## start ENTRIES SUPPLIED

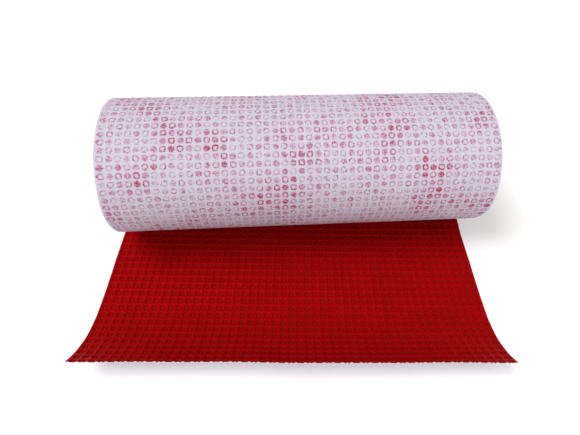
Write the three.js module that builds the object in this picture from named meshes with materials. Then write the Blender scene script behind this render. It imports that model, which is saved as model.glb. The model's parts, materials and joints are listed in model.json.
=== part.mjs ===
// Fabric bolt: a roll of embossed, laminated craft web on a paperboard core.
//
// The roll lies on its side. The web is wound with its red face inward, so the
// outside of the roll shows the pale backing. The free end leaves the bottom of
// the roll, runs out flat with its red face up, and its cut edge curls up.
//
// Millimetres, +Z up. +X runs along the roll's axis and -Y the way the free end
// is pulled out. The origin is the middle of the line where the roll touches
// the surface that it lies on.

import * as THREE from 'three';

// ---- Driving dimensions, mm ------------------------------------------------

const webWidth = 304.8; // a 12 inch web
const webThickness = 1.2; // over the embossing
const layGap = 0.3; // clearance between one lay of the web and the next piece

const rollRadius = 57; // outside of the last wrap, a 4 1/2 inch roll
const coreBore = 38.1; // 1 1/2 inch inside diameter
const coreWall = 3.0;
const coreProud = 1.0; // the core stands out of the web at each end

const tapeThickness = 0.3; // the strip that starts the web on the core
const tapeMargin = 10; // from the end of the strip to the edge of the web
const tapeWidth = 24; // along the winding

const tailLength = 166.95; // free web from the roll's lowest line to the cut edge
const endPanelLength = 15.75; // the last stretch, past the last bend line
const panelCount = 6; // stretches of the tail that bend against each other
const curlRadius = 70.6; // underside of the curled end
const tailShift = -2.8; // the tail leaves the roll this far along X

// ---- Driving angles, radians -----------------------------------------------

const curlAngle = THREE.MathUtils.degToRad(48.1); // how far the cut edge turns up
const tailSkew = THREE.MathUtils.degToRad(-3.8); // the tail is pulled out askew
const foldLimit = THREE.MathUtils.degToRad(20); // most that one bend line folds
const wrapStart = THREE.MathUtils.degToRad(3.3); // where the last wrap meets the tail
const wrapEnd = THREE.MathUtils.degToRad(357); // where it dives under itself

const roundFacets = 96;
const curlStep = THREE.MathUtils.degToRad(3); // most that one facet of the curl turns

// ---- Sizes that follow from them -------------------------------------------

const coreInner = coreBore / 2;
const coreOuter = coreInner + coreWall;
const coreLength = webWidth + 2 * coreProud;

const tapeInner = coreOuter + layGap;
const tapeOuter = tapeInner + tapeThickness;
const tapeHalfAngle = tapeWidth / 2 / tapeInner;
const tapeLength = webWidth - 2 * tapeMargin;

// One turn of the winding takes up the web and the clearance to the next lay.
const wrapPitch = webThickness + layGap;
const wrapInnerEnd = rollRadius - wrapPitch * (wrapEnd / (2 * Math.PI)) - webThickness;
const woundOuter = wrapInnerEnd - layGap;
const woundInner = coreOuter + layGap;
const recessRadius = tapeOuter + layGap;
const recessHalfAngle = tapeHalfAngle + (2 * layGap) / tapeInner;

const flatLength = tailLength - curlRadius * curlAngle;
const hingeSpacing = (tailLength - endPanelLength) / panelCount;
// Room for the corners of two stretches when one folds on the web's middle plane.
const hingeGap = (2 * layGap + webThickness * Math.sin(foldLimit)) / (1 + Math.cos(foldLimit));
const leadBack = (rollRadius - webThickness) * Math.sin(wrapStart) - layGap;

// ---- Materials ---------------------------------------------------------------

function finish(color, roughness) {
  return new THREE.MeshStandardMaterial({ color, roughness, metalness: 0 });
}

const backing = () => finish(0xd6d0de, 0.85);
const redFace = () => finish(0x9c0810, 0.42);
const woundEdge = () => finish(0xcbb4bf, 0.8);
const coreBoard = () => finish(0xb08a5e, 0.9);
const startTape = () => finish(0xd8c69a, 0.5);

const bolt = new THREE.Group();

function addPiece(parent, name, geometry, material) {
  const mesh = new THREE.Mesh(geometry, material);
  mesh.name = name;
  parent.add(mesh);
  return mesh;
}

// ---- Profiles and extrusions along the roll's axis ---------------------------

// Extrudes a profile along X, centred on x = 0. The profile's first coordinate
// runs along -Y and its second along +Z.
function extrudeAcross(shape, width) {
  const geometry = new THREE.ExtrudeGeometry(shape, {
    depth: width,
    bevelEnabled: false,
    curveSegments: 1,
  });
  geometry.translate(0, 0, -width / 2);
  const forward = new THREE.Vector3(0, -1, 0);
  const up = new THREE.Vector3(0, 0, 1);
  const side = new THREE.Vector3(-1, 0, 0);
  geometry.applyMatrix4(new THREE.Matrix4().makeBasis(forward, up, side));
  return geometry;
}

// A point at a radius round the roll's axis. The angle starts at the bottom and
// goes up the back (+Y side), over the top and down the front. That order suits
// an outline, and a hole takes the reverse.
function roundPoint(radius, angle) {
  return new THREE.Vector2(-radius * Math.sin(angle), rollRadius - radius * Math.cos(angle));
}

function arcPoints(radiusAt, from, to) {
  const steps = Math.max(2, Math.ceil((Math.abs(to - from) / (2 * Math.PI)) * roundFacets));
  const points = [];
  for (let i = 0; i <= steps; i++) {
    const angle = from + ((to - from) * i) / steps;
    points.push(roundPoint(radiusAt(angle), angle));
  }
  return points;
}

function circlePoints(radius) {
  return arcPoints(() => radius, 0, 2 * Math.PI).slice(0, -1);
}

// ---- Core: a spiral-wound paperboard tube ------------------------------------

function coreTube() {
  const shape = new THREE.Shape(circlePoints(coreOuter));
  shape.holes.push(new THREE.Path(circlePoints(coreInner).reverse()));
  return extrudeAcross(shape, coreLength);
}

// ---- Start tape: a strip that holds the inner end of the web on the core ------

function tapeStrip() {
  const outside = arcPoints(() => tapeOuter, -tapeHalfAngle, tapeHalfAngle);
  const inside = arcPoints(() => tapeInner, tapeHalfAngle, -tapeHalfAngle);
  return extrudeAcross(new THREE.Shape([...outside, ...inside]), tapeLength);
}

// ---- Wound web: every full turn under the last wrap, as one thick ring ---------

function woundWeb() {
  const shape = new THREE.Shape(circlePoints(woundOuter));
  const recess = arcPoints(() => recessRadius, -recessHalfAngle, recessHalfAngle);
  const bore = arcPoints(() => woundInner, recessHalfAngle, 2 * Math.PI - recessHalfAngle);
  shape.holes.push(new THREE.Path([...recess, ...bore].reverse()));
  return extrudeAcross(shape, webWidth);
}

// ---- Outer wrap: the last turn, a spiral that ends under its own start ---------

function outerWrap() {
  const outer = (angle) => rollRadius - (wrapPitch * angle) / (2 * Math.PI);
  const inner = (angle) => outer(angle) - webThickness;
  const outside = arcPoints(outer, wrapStart, wrapEnd);
  const inside = arcPoints(inner, wrapEnd, wrapStart);
  return extrudeAcross(new THREE.Shape([...outside, ...inside]), webWidth);
}

// ---- Tail: the free end of the web ---------------------------------------------

// Plan position of a point of the flat tail: across the web, and out from the roll.
function tailPlan(across, out) {
  return new THREE.Vector2(
    tailShift + across * Math.cos(tailSkew) + out * Math.sin(tailSkew),
    across * Math.sin(tailSkew) - out * Math.cos(tailSkew),
  );
}

// The lead runs from the roll's lowest line, square to the roll, to the first
// bend line, square to the tail. It stays flat under the roll.
function tailLead() {
  const front = hingeSpacing - hingeGap / 2;
  const shape = new THREE.Shape([
    new THREE.Vector2(webWidth / 2, leadBack),
    new THREE.Vector2(-webWidth / 2, leadBack),
    tailPlan(-webWidth / 2, front),
    tailPlan(webWidth / 2, front),
  ]);
  return new THREE.ExtrudeGeometry(shape, { depth: webThickness, bevelEnabled: false });
}

// Side view of the tail: flat on the surface, then bent up on an arc. height is
// measured from the underside, square to the web.
function tailProfile(out, height) {
  const turn = Math.max(0, out - flatLength) / curlRadius;
  const radius = curlRadius - height;
  return new THREE.Vector2(
    Math.min(out, flatLength) + radius * Math.sin(turn),
    curlRadius - radius * Math.cos(turn),
  );
}

function tailPanel(from, to) {
  const stops = [from];
  if (flatLength > from && flatLength < to) stops.push(flatLength);
  const bendFrom = Math.max(from, flatLength);
  const bend = Math.max(0, to - bendFrom);
  const steps = Math.max(1, Math.ceil(bend / curlRadius / curlStep));
  for (let i = 1; i <= steps; i++) stops.push(bendFrom + (bend * i) / steps);
  if (bend === 0) stops[stops.length - 1] = to;
  const underside = stops.map((out) => tailProfile(out, 0));
  const face = stops.map((out) => tailProfile(out, webThickness)).reverse();
  return extrudeAcross(new THREE.Shape([...underside, ...face]), webWidth);
}

// ---- Assembly --------------------------------------------------------------------

addPiece(bolt, 'core_tube', coreTube(), coreBoard());
addPiece(bolt, 'start_tape', tapeStrip(), startTape());
addPiece(bolt, 'wound_web', woundWeb(), woundEdge());
addPiece(bolt, 'outer_wrap', outerWrap(), backing());
addPiece(bolt, 'tail_lead', tailLead(), redFace());

const tail = new THREE.Group();
tail.position.x = tailShift;
tail.rotation.z = tailSkew;
bolt.add(tail);

for (let i = 1; i <= panelCount; i++) {
  const from = i * hingeSpacing + hingeGap / 2;
  const to = i < panelCount ? (i + 1) * hingeSpacing - hingeGap / 2 : tailLength;
  addPiece(tail, `tail_panel_${i}`, tailPanel(from, to), redFace());
}

export default bolt;
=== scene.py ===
import json
import math

import bpy
import numpy as np
from mathutils import Matrix, Vector


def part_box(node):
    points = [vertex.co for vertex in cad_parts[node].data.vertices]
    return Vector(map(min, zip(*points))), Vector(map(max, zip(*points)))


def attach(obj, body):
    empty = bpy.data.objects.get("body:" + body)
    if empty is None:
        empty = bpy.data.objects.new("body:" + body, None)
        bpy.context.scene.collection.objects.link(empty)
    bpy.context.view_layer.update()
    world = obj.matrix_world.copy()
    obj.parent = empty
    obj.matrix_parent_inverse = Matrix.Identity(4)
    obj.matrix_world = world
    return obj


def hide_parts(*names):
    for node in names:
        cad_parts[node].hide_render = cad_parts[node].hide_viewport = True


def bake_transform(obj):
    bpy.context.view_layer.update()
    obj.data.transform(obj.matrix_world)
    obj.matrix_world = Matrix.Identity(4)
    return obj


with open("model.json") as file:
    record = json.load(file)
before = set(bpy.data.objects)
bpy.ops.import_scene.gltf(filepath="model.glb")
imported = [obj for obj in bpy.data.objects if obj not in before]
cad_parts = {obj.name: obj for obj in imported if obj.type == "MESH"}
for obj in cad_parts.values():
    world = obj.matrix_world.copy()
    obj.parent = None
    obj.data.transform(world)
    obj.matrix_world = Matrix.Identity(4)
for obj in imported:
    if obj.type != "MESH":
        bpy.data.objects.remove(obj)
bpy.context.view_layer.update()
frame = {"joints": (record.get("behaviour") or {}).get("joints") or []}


# ---------------------------------------------------------------------------
# Core tube: brown paperboard wound in a helix and glued, an inch and a half
# inside. It is cut square at both ends, where its plies show, and stands a
# millimetre out of the web.

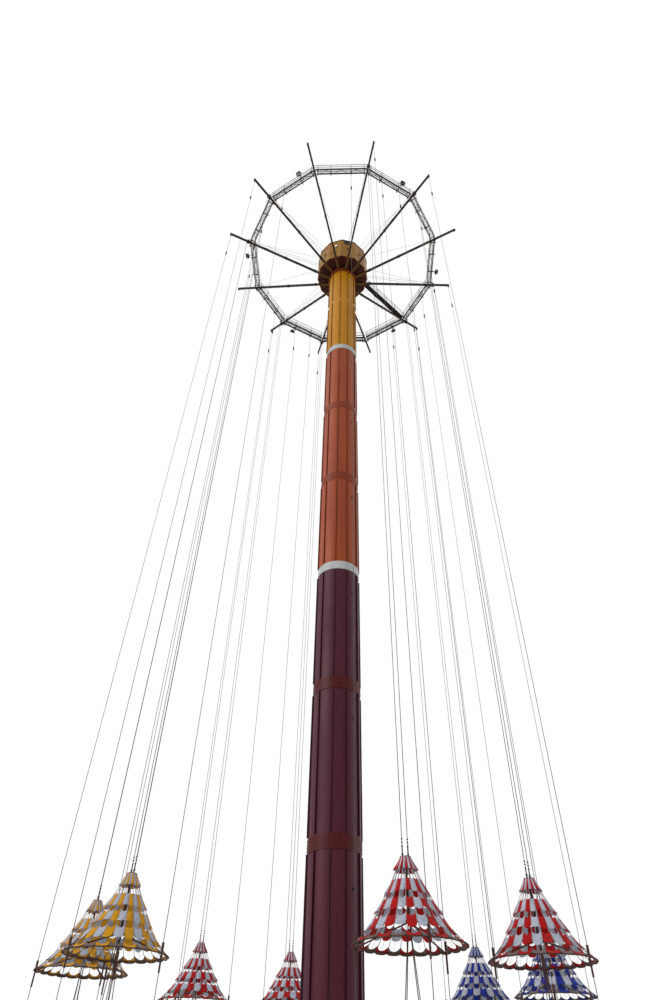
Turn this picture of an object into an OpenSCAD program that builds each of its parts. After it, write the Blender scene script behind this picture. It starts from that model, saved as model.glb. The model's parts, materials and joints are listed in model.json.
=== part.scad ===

## end ENTRIES SUPPLIED

▶ **WHAT YOU ARE ASKED TO DO**
Your task is to give again the lines from the one containing "for (let i = 1; i <= panelCount;" to the one containing "cad_parts[node].hide_render = cad_parts[node].hide_viewport", both lines included, exactly and without anything added.

▶ **ANSWER TO THE TASK**
for (let i = 1; i <= panelCount; i++) {
  const from = i * hingeSpacing + hingeGap / 2;
  const to = i < panelCount ? (i + 1) * hingeSpacing - hingeGap / 2 : tailLength;
  addPiece(tail, `tail_panel_${i}`, tailPanel(from, to), redFace());
}

export default bolt;
=== scene.py ===
import json
import math

import bpy
import numpy as np
from mathutils import Matrix, Vector


def part_box(node):
    points = [vertex.co for vertex in cad_parts[node].data.vertices]
    return Vector(map(min, zip(*points))), Vector(map(max, zip(*points)))


def attach(obj, body):
    empty = bpy.data.objects.get("body:" + body)
    if empty is None:
        empty = bpy.data.objects.new("body:" + body, None)
        bpy.context.scene.collection.objects.link(empty)
    bpy.context.view_layer.update()
    world = obj.matrix_world.copy()
    obj.parent = empty
    obj.matrix_parent_inverse = Matrix.Identity(4)
    obj.matrix_world = world
    return obj


def hide_parts(*names):
    for node in names:
        cad_parts[node].hide_render = cad_parts[node].hide_viewport = True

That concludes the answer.